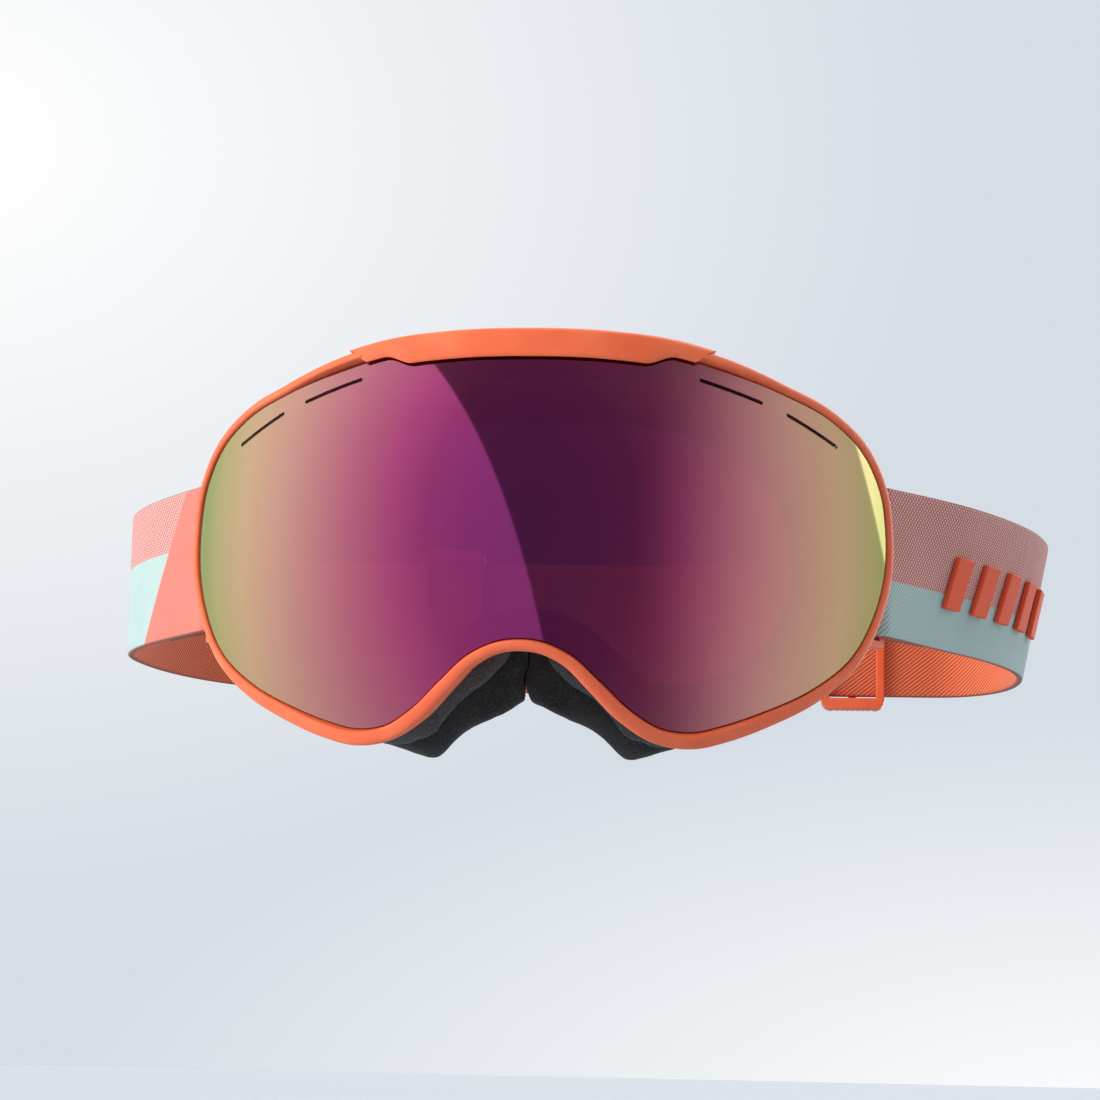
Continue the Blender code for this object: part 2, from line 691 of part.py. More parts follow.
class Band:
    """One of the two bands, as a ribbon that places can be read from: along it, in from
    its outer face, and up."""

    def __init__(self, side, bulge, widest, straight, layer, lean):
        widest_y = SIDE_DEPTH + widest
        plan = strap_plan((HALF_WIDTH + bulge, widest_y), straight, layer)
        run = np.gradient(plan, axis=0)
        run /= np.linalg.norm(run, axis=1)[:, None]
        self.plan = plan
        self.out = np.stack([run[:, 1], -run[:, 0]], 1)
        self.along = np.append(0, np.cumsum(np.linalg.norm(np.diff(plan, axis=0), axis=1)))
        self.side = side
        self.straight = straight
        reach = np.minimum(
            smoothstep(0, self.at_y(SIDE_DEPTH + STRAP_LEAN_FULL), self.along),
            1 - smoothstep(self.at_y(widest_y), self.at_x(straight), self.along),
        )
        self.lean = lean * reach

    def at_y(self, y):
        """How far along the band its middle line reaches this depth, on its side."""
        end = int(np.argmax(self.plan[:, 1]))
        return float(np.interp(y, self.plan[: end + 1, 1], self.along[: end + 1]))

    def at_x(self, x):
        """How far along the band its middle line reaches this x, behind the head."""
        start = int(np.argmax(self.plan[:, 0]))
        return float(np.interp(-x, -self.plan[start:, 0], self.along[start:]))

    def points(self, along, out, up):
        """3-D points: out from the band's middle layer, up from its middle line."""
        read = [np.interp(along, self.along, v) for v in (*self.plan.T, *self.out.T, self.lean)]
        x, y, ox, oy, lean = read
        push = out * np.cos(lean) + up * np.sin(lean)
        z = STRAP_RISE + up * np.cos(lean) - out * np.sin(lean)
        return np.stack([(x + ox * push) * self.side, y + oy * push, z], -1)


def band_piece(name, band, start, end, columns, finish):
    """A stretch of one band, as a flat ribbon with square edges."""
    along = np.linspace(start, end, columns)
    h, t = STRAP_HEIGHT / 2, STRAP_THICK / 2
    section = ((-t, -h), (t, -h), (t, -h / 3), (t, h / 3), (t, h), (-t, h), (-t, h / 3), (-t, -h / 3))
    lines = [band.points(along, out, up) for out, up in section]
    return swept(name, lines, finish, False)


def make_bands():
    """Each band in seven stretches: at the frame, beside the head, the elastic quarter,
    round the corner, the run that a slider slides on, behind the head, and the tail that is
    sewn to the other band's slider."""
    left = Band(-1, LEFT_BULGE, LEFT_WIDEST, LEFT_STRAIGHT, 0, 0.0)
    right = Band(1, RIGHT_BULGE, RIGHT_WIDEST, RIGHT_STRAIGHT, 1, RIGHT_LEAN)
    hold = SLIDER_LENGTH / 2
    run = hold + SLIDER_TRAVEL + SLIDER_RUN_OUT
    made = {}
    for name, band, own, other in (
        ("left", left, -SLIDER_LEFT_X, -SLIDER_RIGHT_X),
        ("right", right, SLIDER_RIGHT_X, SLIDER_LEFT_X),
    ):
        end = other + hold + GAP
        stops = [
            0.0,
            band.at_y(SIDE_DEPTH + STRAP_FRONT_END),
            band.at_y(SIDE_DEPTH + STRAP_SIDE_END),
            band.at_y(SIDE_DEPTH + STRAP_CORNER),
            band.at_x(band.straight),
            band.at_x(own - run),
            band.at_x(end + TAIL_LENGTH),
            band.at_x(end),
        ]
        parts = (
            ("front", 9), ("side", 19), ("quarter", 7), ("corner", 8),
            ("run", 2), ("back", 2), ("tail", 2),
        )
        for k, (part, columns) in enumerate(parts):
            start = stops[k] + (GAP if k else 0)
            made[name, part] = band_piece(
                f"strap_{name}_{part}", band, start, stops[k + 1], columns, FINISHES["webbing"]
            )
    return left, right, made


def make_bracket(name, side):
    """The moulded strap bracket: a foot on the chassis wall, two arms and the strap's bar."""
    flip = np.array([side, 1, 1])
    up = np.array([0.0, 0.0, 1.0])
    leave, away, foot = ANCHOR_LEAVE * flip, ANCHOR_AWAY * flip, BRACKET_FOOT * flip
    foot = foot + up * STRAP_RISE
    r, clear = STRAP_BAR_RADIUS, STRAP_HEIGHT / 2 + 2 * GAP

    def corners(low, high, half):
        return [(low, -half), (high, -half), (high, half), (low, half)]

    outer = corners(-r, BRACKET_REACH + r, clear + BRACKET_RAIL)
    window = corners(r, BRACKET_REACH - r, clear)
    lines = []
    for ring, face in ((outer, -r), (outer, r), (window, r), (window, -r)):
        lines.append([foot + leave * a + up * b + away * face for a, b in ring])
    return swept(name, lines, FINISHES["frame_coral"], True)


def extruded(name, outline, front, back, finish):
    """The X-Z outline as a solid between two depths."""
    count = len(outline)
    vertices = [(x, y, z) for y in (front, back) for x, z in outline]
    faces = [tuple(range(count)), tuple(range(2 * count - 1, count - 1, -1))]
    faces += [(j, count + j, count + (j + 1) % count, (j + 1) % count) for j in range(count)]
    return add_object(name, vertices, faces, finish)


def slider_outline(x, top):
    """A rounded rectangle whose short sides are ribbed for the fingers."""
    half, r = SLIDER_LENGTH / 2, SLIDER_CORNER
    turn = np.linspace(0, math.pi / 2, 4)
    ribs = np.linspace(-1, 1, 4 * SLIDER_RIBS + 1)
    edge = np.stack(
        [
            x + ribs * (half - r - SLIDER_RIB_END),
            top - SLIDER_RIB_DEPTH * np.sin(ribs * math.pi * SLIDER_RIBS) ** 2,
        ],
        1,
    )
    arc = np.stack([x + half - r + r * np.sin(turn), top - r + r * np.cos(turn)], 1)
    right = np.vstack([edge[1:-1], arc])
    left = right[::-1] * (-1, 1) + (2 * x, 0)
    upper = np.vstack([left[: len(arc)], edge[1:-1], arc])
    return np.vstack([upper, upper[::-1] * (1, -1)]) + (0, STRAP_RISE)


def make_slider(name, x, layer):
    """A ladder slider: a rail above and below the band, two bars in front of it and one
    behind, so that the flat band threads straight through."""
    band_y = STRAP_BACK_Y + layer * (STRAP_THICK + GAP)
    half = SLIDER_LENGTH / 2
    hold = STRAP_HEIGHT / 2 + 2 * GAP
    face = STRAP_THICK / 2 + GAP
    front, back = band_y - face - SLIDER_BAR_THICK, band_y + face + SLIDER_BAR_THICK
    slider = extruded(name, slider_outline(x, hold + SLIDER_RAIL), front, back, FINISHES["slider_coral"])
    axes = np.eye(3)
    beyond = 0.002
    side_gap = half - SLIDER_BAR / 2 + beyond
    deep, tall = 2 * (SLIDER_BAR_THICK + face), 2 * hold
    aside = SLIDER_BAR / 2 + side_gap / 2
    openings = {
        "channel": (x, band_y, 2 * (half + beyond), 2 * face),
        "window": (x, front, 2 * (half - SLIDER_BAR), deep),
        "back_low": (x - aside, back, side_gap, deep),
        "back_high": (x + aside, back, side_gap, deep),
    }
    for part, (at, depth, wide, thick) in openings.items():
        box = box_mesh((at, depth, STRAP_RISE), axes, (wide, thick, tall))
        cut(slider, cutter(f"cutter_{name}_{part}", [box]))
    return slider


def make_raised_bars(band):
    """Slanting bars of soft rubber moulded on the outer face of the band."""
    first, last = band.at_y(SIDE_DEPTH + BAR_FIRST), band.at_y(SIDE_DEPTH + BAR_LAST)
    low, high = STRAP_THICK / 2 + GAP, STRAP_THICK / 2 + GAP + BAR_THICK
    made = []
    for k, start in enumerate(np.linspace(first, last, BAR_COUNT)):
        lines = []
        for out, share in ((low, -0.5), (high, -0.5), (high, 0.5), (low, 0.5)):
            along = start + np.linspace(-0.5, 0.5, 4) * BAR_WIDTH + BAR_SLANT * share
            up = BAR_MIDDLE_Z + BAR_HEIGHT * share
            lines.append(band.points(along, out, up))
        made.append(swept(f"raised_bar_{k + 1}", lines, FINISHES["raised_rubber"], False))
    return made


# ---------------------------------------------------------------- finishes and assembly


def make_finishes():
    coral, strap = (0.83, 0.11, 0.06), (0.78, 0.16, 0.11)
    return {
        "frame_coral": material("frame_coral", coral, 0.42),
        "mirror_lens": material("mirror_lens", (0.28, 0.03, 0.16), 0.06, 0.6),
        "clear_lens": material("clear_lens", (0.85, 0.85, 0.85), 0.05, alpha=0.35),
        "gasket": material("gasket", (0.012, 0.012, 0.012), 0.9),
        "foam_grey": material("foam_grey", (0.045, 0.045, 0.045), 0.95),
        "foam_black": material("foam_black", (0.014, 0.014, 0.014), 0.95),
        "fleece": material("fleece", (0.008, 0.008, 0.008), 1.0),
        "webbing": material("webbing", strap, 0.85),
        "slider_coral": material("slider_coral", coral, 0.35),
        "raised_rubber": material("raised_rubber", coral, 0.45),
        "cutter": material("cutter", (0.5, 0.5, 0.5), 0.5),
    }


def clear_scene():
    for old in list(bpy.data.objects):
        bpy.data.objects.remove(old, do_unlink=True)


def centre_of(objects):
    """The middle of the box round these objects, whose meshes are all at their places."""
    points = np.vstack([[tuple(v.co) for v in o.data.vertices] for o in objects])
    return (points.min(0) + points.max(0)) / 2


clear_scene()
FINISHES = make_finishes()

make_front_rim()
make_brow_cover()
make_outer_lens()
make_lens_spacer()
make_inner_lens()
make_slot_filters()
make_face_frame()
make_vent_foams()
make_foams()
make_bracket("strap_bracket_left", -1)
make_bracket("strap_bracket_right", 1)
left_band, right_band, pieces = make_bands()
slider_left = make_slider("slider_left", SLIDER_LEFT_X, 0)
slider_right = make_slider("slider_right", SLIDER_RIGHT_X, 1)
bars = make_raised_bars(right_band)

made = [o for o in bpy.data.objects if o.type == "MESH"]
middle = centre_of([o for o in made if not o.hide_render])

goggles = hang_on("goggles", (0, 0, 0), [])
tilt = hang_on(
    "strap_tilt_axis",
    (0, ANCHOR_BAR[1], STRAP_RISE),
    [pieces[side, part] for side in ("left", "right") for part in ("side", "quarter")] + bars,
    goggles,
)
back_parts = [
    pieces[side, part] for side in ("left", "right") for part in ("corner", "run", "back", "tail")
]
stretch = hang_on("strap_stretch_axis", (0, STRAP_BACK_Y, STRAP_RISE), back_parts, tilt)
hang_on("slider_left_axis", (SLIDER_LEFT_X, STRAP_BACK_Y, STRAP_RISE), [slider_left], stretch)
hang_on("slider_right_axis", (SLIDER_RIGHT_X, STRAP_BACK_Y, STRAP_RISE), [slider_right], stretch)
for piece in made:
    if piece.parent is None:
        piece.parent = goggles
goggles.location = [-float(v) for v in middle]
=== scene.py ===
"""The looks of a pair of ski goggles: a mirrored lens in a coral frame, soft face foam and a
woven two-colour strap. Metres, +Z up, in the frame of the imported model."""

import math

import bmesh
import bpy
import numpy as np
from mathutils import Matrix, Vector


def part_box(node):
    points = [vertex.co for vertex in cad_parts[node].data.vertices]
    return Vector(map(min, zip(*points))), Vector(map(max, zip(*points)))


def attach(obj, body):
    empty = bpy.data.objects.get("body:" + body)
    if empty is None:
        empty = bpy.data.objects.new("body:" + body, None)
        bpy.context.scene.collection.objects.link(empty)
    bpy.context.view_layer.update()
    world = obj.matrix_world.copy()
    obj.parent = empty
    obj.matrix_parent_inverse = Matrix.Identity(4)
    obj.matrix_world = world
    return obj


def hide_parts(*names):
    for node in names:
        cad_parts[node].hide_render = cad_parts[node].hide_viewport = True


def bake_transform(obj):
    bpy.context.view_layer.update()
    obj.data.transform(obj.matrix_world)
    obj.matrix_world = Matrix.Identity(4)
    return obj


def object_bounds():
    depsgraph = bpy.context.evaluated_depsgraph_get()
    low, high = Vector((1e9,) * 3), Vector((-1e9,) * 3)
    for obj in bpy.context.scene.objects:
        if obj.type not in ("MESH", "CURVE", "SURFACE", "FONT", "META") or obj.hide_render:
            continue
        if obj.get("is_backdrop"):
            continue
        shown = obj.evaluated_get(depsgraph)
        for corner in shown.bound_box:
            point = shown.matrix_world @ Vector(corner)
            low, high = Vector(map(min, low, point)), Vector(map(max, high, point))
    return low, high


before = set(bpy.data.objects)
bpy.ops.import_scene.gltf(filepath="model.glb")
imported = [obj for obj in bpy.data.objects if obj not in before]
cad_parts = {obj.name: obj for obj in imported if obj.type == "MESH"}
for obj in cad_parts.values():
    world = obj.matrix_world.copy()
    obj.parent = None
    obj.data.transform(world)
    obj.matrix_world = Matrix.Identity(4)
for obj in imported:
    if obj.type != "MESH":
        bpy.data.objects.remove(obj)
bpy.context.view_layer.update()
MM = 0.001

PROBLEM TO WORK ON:
Give again, word for word, only the lines running from the line with "STRAP_RISE), [slider_right], stretch)" through the line with "zip(*points))), Vector(map(max, zip(*points)))"; include both of those lines.

WRITTEN REPLY:
hang_on("slider_right_axis", (SLIDER_RIGHT_X, STRAP_BACK_Y, STRAP_RISE), [slider_right], stretch)
for piece in made:
    if piece.parent is None:
        piece.parent = goggles
goggles.location = [-float(v) for v in middle]
=== scene.py ===
"""The looks of a pair of ski goggles: a mirrored lens in a coral frame, soft face foam and a
woven two-colour strap. Metres, +Z up, in the frame of the imported model."""

import math

import bmesh
import bpy
import numpy as np
from mathutils import Matrix, Vector


def part_box(node):
    points = [vertex.co for vertex in cad_parts[node].data.vertices]
    return Vector(map(min, zip(*points))), Vector(map(max, zip(*points)))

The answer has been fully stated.